LAST Friday week Queally played golf with Fitzgerald. Between one thing and another, Queally hasn’t time for golf. Once a year. Max. Fitzy plays off a handicap of one. Brilliant. To make it interesting the manager agreed to give his selector a shot on every hole. Queally, though, won the first three holes. Fitzy is a sportsman. And he hates losing with every atom of his being. The terms of engagement were hastily revised and Fitzy withdrew Queally’s shot on all the par threes. Queally hung in there and they were all square on the last. “He had a 40ft putt to win,” says Queally, “and boy did he give it some attention. The putt lipped out and it nearly broke his heart.”

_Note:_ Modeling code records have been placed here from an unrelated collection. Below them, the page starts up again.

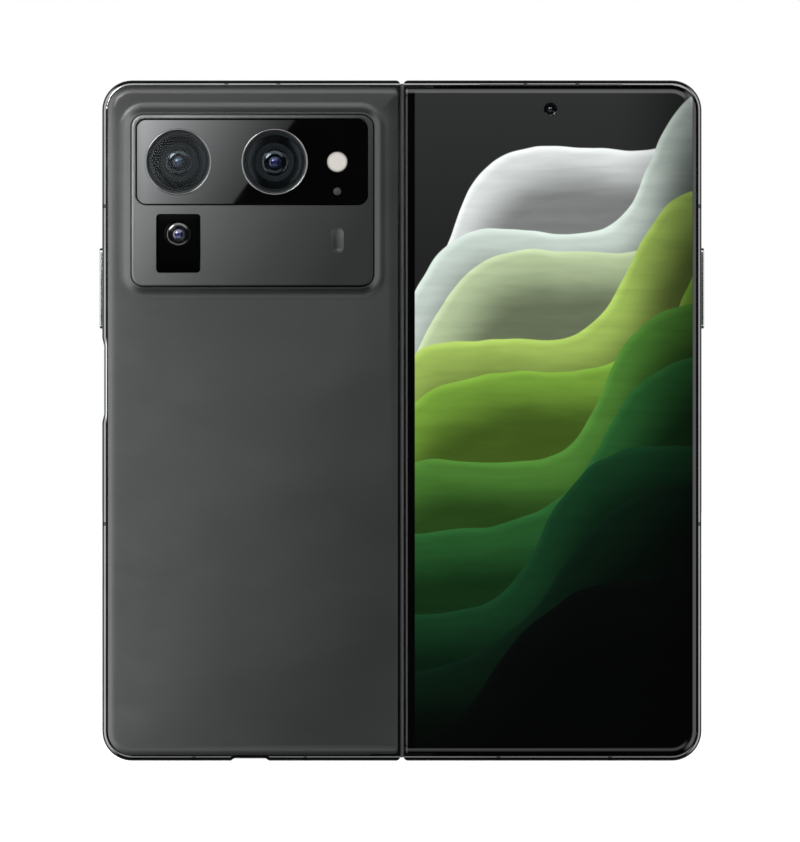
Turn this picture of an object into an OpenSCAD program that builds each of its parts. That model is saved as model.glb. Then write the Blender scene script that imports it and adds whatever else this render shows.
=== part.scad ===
// A folding phone, open flat and standing on its bottom edge.
// X runs across the phone, Z up its height, and the outer faces look towards -Y.
// The camera half lies at -X, the cover display half at +X, and the hinge line is X = 0.
// Depths are measured from the inner faces, which hold the folding display, outwards.
// Each half is drawn on the +X side and mirrored where it belongs on the other.

/* [Halves] */
// Width of each half, from the hinge line to its outer edge
half_w = 70.2; // [66:0.2:76]
// Height of the phone
height = 159.4; // [155:0.2:170]
// Thickness of each half
half_t = 6.9; // [6.7:0.1:8]
// Radius of the outer corners, seen from the front
corner_r = 7; // [5.5:0.5:10]
// Radius of the corners beside the hinge, seen from the front
hinge_corner_r = 1.1; // [0.6:0.1:1.6]
// Thickness of the frame's wall
wall = 2.2; // [1.9:0.1:2.6]
// Rounding of the frame's edge on the display side
edge_in_r = 0.8; // [0.4:0.1:1]
// Rounding of the frame's edge on the outer side
edge_out_r = 1.2; // [1:0.1:1.6]
// Width of the bright frame lip seen around the outer skins
lip_w = 1.3; // [1:0.1:1.3]
// Thickness of the frame's inner plate
plate_t = 0.6; // [0.4:0.1:0.8]

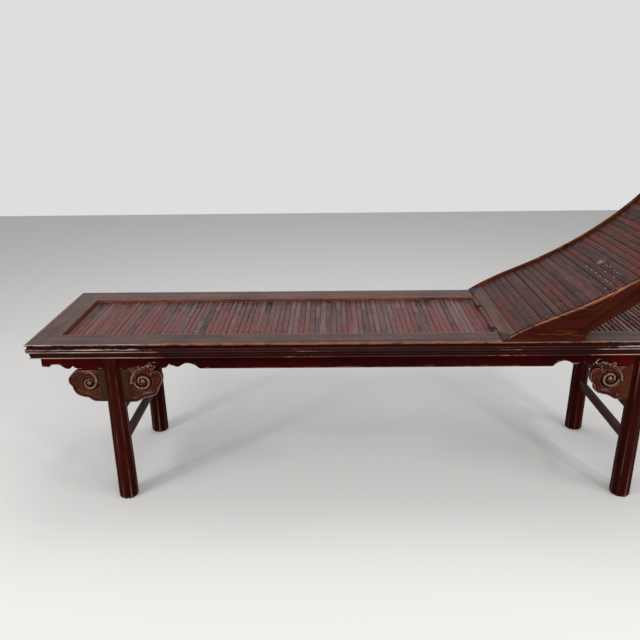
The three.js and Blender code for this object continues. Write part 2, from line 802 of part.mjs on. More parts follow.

For the past three weeks he has been standing over the toughest putt of his life. A long, fast, slippery, breaking putt. There won’t have been a minute when it didn’t enter his mind. On the night of the semi-final win he travelled with the team back to Waterford. The players were allowed a few drinks but he didn’t hang around for long. A friend drove him back to Clare and on the journey he flicked open his laptop to watch a DVD of Kilkenny’s victory over Cork the previous Sunday. Kilkenny didn’t leave anything to the imagination that day. They told Waterford exactly what they would need to do.
“There’s no way we’ll come within five points of Kilkenny if we don’t improve by 20%,” says Queally. “Simple as that. That’s how good they are. They’ve raised the bar that high. You would have to be realistic in that regard. We’ll have to improve a good 20% to be there at the end but that’s our aim — to be there with five minutes to go, competing with them. We have the experience of winning a few tight games already, which we hope will get us over the line if we are there with five or 10 minutes to go.”
Kilkenny are long odds-on and their price with the bookies reflects their chance. But once in a while a long putt drops. “You don’t get what you deserve,” says Carey. “You get what you take.”
They have earned the right to be greedy.